Aux termes de l'art. 123 LIP, les membres du personnel enseignant doivent observer dans leur attitude la dignité qui correspond aux missions, notamment d’éducation et d’instruction, qui leur incombent (al. 1). Ils sont tenus au respect de l’intérêt de l’État et doivent s’abstenir de tout ce qui peut lui porter préjudice (al. 2).

Les membres du personnel enseignant qui enfreignent leurs devoirs de service ou de fonction, soit intentionnellement, soit par négligence, peuvent faire l’objet de sanctions (art. 142 al. 1 LIP). Le blâme est la sanction la plus légère parmi celles prévues par cette disposition (art. 142 al. 1 let. a 1° LIP).

6. En l'espèce, la décision querellée n’indique pas pour quels motifs la décision a été déclarée exécutoire nonobstant recours.
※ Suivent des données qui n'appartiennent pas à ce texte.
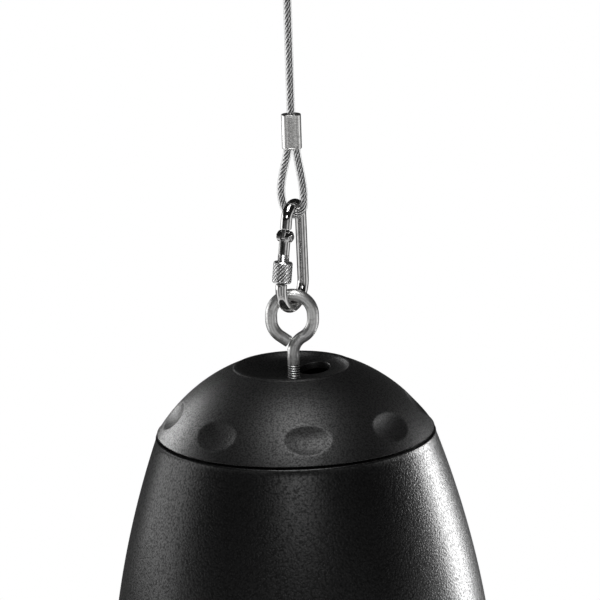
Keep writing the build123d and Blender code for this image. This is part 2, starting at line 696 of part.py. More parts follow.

Dans sa réponse, l'intimé a invoqué l'intérêt public au bon fonctionnement de l'établissement scolaire concerné et à ce que les griefs retenus à l'endroit de la recourante soient confirmés afin que les comportements incriminés ne se reproduisent plus.
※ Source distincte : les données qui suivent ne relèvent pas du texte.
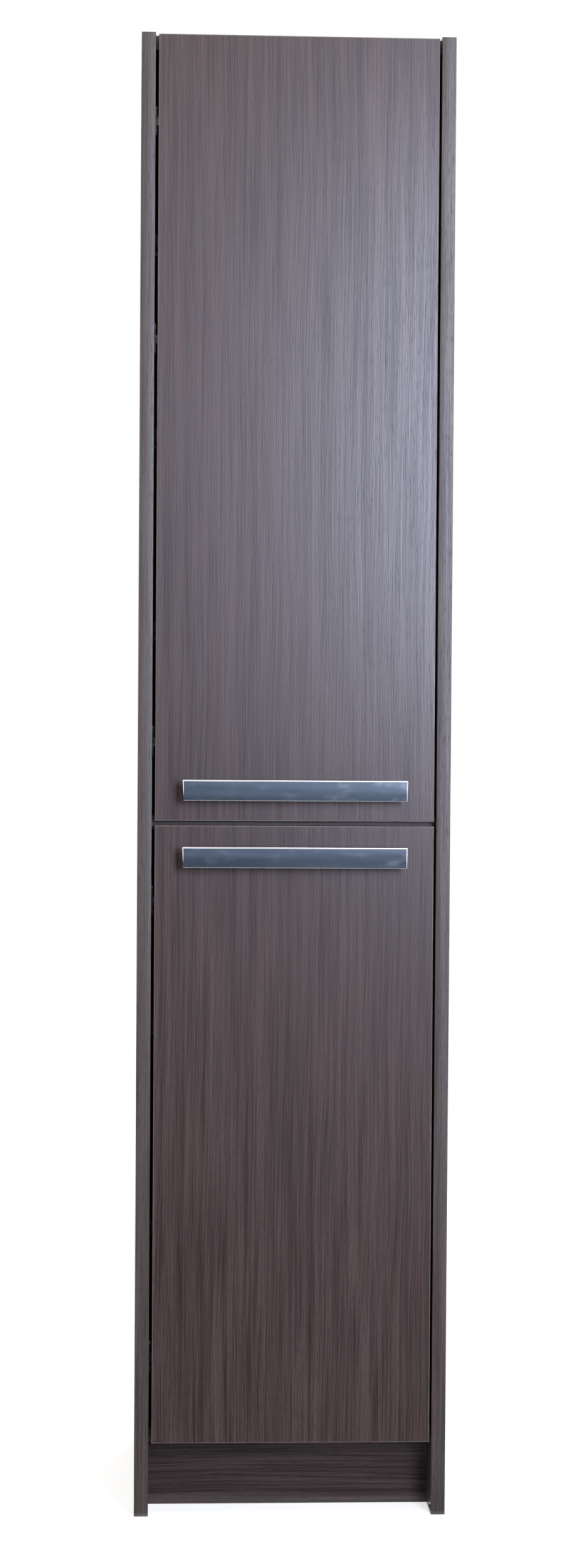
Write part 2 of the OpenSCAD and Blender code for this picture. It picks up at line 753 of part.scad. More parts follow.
module cup_screws(hinge_z) {
    for (z = hinge_z, s = [-1, 1]) at_hinge(z + s * cup_screw_pitch / 2) {
        rearward(cup_screw_x, door_t + flange_t - cup_screw_l, 0) cylinder(d = cup_screw_d, h = cup_screw_l);
        rearward(cup_screw_x, door_t + flange_t, 0) difference() {
            cylinder(d = cup_head_d, h = cup_head_t);
            translate([0, 0, cup_head_t]) mirror([0, 0, 1]) cross_slot(cup_head_d / 2, slot_w, slot_depth);
        }
    }
}

// The outer link is a channel: two side plates and a web on the side away from the inner link.
module outer_links(hinge_z) {
    for (z = hinge_z) at_hinge(z) {
        up_and_down() layer(outer_layer[0], outer_layer[1]) difference() {
            union() {
                translate(outer_pin_arm) circle(link_eye_r);
                bar(outer_pin_arm, outer_elbow, link_half);
                bar(outer_elbow, outer_bend, link_half);
                bar(outer_bend, outer_heel, link_half);
                bar(outer_heel, outer_pin_cup, link_half);
                translate(outer_pin_cup) circle(link_eye_r);
            }
            hinge_bore(outer_pin_arm, hinge_pin_d + 2 * link_fit);
            hinge_bore(outer_pin_cup, hinge_pin_d + 2 * link_fit);
        }
        layer(-outer_layer[1], outer_layer[1])
            side_strip(outer_bend, outer_elbow, link_web_span, link_half - link_web_t, link_half - ease);
    }
}

module inner_links(hinge_z) {
    for (z = hinge_z) at_hinge(z) layer(-inner_layer, inner_layer) difference() {
        union() {
            translate(inner_pin_arm) circle(link_eye_r);
            bar(inner_pin_arm, inner_elbow, link_half);
            bar(inner_elbow, eye_at, link_half);
            translate(eye_at) circle(eye_boss_r);
        }
        hinge_bore(inner_pin_arm, hinge_pin_d + 2 * link_fit);
        translate(eye_at) circle(eye_r);
    }
}

module upper_hinge_arm_1() place() color(metal) hinge_arm(upper_hinge_z[0]);

module upper_hinge_arm_2() place() color(metal) hinge_arm(upper_hinge_z[1]);

module upper_hinge_arm_3() place() color(metal) hinge_arm(upper_hinge_z[2]);

module lower_hinge_arm_1() place() color(metal) hinge_arm(lower_hinge_z[0]);

module lower_hinge_arm_2() place() color(metal) hinge_arm(lower_hinge_z[1]);

module upper_hinge_plate_1() place() color(metal) hinge_plate(upper_hinge_z[0]);

module upper_hinge_plate_2() place() color(metal) hinge_plate(upper_hinge_z[1]);

module upper_hinge_plate_3() place() color(metal) hinge_plate(upper_hinge_z[2]);

module lower_hinge_plate_1() place() color(metal) hinge_plate(lower_hinge_z[0]);

module lower_hinge_plate_2() place() color(metal) hinge_plate(lower_hinge_z[1]);

module upper_hinge_cup_1() place() color(metal) hinge_cup(upper_hinge_z[0]);

module upper_hinge_cup_2() place() color(metal) hinge_cup(upper_hinge_z[1]);

module upper_hinge_cup_3() place() color(metal) hinge_cup(upper_hinge_z[2]);

module lower_hinge_cup_1() place() color(metal) hinge_cup(lower_hinge_z[0]);

module lower_hinge_cup_2() place() color(metal) hinge_cup(lower_hinge_z[1]);

module upper_cup_pins() place() color(metal) cup_pins(upper_hinge_z);

module lower_cup_pins() place() color(metal) cup_pins(lower_hinge_z);

module upper_cup_screws() place() color(metal) cup_screws(upper_hinge_z);

module lower_cup_screws() place() color(metal) cup_screws(lower_hinge_z);

module upper_outer_links() place() color(metal) outer_links(upper_hinge_z);

module lower_outer_links() place() color(metal) outer_links(lower_hinge_z);

module upper_inner_links() place() color(metal) inner_links(upper_hinge_z);

module lower_inner_links() place() color(metal) inner_links(lower_hinge_z);

left_side_panel();
right_side_panel();
top_panel();
fixed_shelf();
bottom_panel();
back_panel();
toe_kick();
hanging_rail();
rear_base_rail();
upper_shelf_1();
upper_shelf_2();
upper_shelf_3();
lower_shelf_1();
lower_shelf_2();
side_edge_bands();
fixed_panel_edge_bands();
shelf_edge_bands();
shelf_pins();
cam_housings();
cam_bolts();
dowels();
back_nails();
stop_pads();
upper_hinge_arm_1();
upper_hinge_arm_2();
upper_hinge_arm_3();
lower_hinge_arm_1();
lower_hinge_arm_2();
upper_hinge_plate_1();
upper_hinge_plate_2();
upper_hinge_plate_3();
lower_hinge_plate_1();
lower_hinge_plate_2();
hinge_arm_pins();
hinge_arm_screws();
hinge_plate_screws();
upper_door();
upper_door_edge_bands();
upper_handle();
upper_handle_screws();
upper_hinge_cup_1();
upper_hinge_cup_2();
upper_hinge_cup_3();
upper_cup_pins();
upper_cup_screws();
lower_door();
lower_door_edge_bands();
lower_handle();
lower_handle_screws();
lower_hinge_cup_1();
lower_hinge_cup_2();
lower_cup_pins();
lower_cup_screws();
upper_outer_links();
upper_inner_links();
lower_outer_links();
lower_inner_links();
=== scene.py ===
"""Looks of the tall bathroom linen cabinet: streaked laminate, edge bands, chrome handles and fittings."""

import math

import bmesh
import bpy
from mathutils import Matrix, Vector


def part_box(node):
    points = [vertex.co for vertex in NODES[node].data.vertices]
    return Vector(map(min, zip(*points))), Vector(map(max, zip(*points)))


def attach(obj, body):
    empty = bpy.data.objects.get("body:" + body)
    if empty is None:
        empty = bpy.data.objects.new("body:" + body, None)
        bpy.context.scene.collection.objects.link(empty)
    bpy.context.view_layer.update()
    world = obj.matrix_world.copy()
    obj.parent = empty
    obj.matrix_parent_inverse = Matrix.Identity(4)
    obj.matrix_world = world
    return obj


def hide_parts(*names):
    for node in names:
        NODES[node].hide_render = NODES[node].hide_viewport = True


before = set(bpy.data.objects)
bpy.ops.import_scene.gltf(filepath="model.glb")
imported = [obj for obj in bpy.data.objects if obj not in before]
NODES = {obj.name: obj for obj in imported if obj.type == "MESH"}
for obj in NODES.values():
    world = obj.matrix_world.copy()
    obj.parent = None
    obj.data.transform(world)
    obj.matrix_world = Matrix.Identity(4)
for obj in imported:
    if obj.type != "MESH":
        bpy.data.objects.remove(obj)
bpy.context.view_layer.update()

MM = 0.001
UP = Vector((0, 0, 1))
TO_FRONT = Vector((0, -1, 0))
TO_WALL = Vector((0, 1, 0))
TO_RIGHT = Vector((1, 0, 0))


# Colours and node helpers


def screen(red, green, blue):
    """A screen colour from 0 to 255 as the linear colour that shaders use."""
    channels = []
    for level in (red, green, blue):
        share = level / 255
        channels.append(share / 12.92 if share <= 0.04045 else ((share + 0.055) / 1.055) ** 2.4)
    return (*channels, 1.0)


def add(tree, kind, **settings):
    """A new node with its settings."""
    node = tree.nodes.new(kind)
    for name, value in settings.items():
        setattr(node, name, value)
    return node


def feed(tree, socket, value):
    """Sets a socket to a number or colour, or links it to another node's output."""
    if isinstance(value, bpy.types.NodeSocket):
        tree.links.new(value, socket)
    else:
        socket.default_value = value


def math_of(tree, operation, *values):
    """One Math node."""
    node = add(tree, "ShaderNodeMath", operation=operation)
    for socket, value in zip(node.inputs, values):
        feed(tree, socket, value)
    return node.outputs[0]


def vector_of(tree, operation, *values):
    """One Vector Math node."""
    node = add(tree, "ShaderNodeVectorMath", operation=operation)
    for socket, value in zip(node.inputs, values):
        feed(tree, socket, value)
    return node.outputs[0]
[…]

Le fait que la recourante fasse l'objet d'une procédure disciplinaire paraît suffisant pour prévenir la récidive. À l'inverse, en cas d'exécution immédiate de la sanction, il pourrait en être déjà tenu compte à titre d'antécédent alors que la décision querellée n'est pas en force. Ceci risquerait de vider de facto le présent recours de son objet qui est justement de contrôler la légalité et la proportionnalité de la sanction infligée. Il n’y a par ailleurs pas d’urgence à déclarer immédiatement exécutoire la décision attaquée.

Au vu de ce qui précède, et sans préjudice de l'examen au fond du litige, l’intérêt privé de la recourante à ne pas faire l'objet d'un blâme, la plus légère des sanctions disciplinaires, avant que la chambre de céans n'ait examiné son bien-fondé, l'emporte sur les intérêts publics invoqués par l'intimé.

Partant, il convient de restituer l’effet suspensif au recours.

5. Le sort des frais sera réservé jusqu'à droit jugé au fond.

LA CHAMBRE ADMINISTRATIVE

restitue l’effet suspensif au recours ;

réserve le sort des frais de la procédure jusqu’à droit jugé au fond ;

dit que conformément aux art. 82 ss de la loi fédérale sur le Tribunal fédéral du 17 juin 2005 (LTF - RS 173.110), la présente décision peut être portée dans les trente jours qui suivent sa notification par-devant le Tribunal fédéral, par la voie du recours en matière de droit public ; le mémoire de recours doit indiquer les conclusions, motifs et moyens de preuve et porter la signature du recourant ou de son mandataire ; il doit être adressé au Tribunal fédéral, 1000 Lausanne 14, par voie postale ou par voie électronique aux conditions de l’art. 42 LTF. La présente décision et les pièces en possession du recourant, invoquées comme moyens de preuve, doivent être joints à l’envoi ;

communique la présente décision à Me Fabrice COLUCCIA, avocat de la recourante ainsi qu'au département de l'instruction publique, de la formation et de la jeunesse.

 

La vice-présidente

 

 

 

F. PAYOT ZEN-RUFFINEN

 

Copie conforme de cette décision a été communiquée aux parties.